Issue Stats Issue Stats

  • Pick an issue, or create an new issue. Provide adequate documentation for the issue.
  • Assign the issue or get it assigned.
  • Work on the code, once finished, raise a pull request.
  • Gson is written in golang, hence expected to follow the global guidelines for writing go programs.
  • If the changeset is more than few lines, please generate a report card.
  • As of now, branch master is the development branch.

Task list

  • Binary collation: transparently handle int64, uint64 and float64.
  • Support for json.Number.
  • UTF-8 collation of strings.
  • JSON-pointer.
    • JSON pointer for looking up within CBOR map.
    • JSON pointer for looking up within value-map.

Notes

  • Don't change the tag number.
  • All supplied APIs will panic in case of error, applications can recover from panic, dump a stack trace along with input passed on to the API, and subsequently handle all such panics as a single valued error.
  • For now, maximum integer range shall be within int64.
  • Config instances, and its APIs, are neither re-entrant nor thread safe.

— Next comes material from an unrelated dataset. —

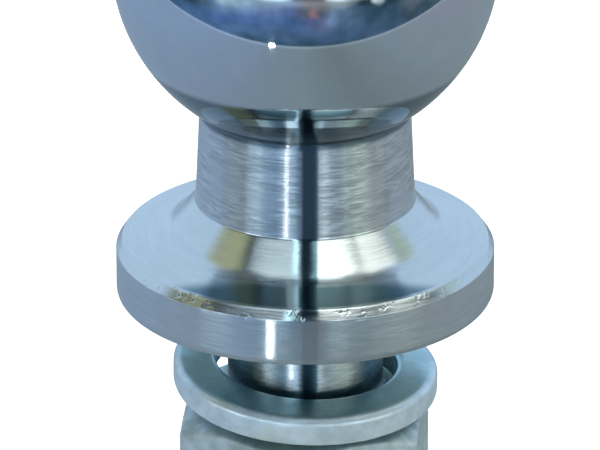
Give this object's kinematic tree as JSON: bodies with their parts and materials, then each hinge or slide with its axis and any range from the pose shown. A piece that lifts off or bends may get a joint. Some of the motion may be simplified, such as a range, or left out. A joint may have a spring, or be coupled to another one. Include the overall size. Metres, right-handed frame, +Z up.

list of changes from github.com/prataprc/collatejson

  • Codec type is renamed to Config.
  • Caller should make sure that the o/p buffer passed to encoding and decoding APIs are adequately sized.
  • Name and signature of NewCodec() (now, NewDefaultConfig) has changed.
  • Configuration APIs,SortbyArrayLen, SortbyPropertyLen, UseMissing, NumberType all now return the config object back the caller - helps in call-chaining.
  • All APIs panic instead of returning an error.
  • Output buffer should have its len() == cap(), so that encoder and decoder can avoid append and instead use buffer index.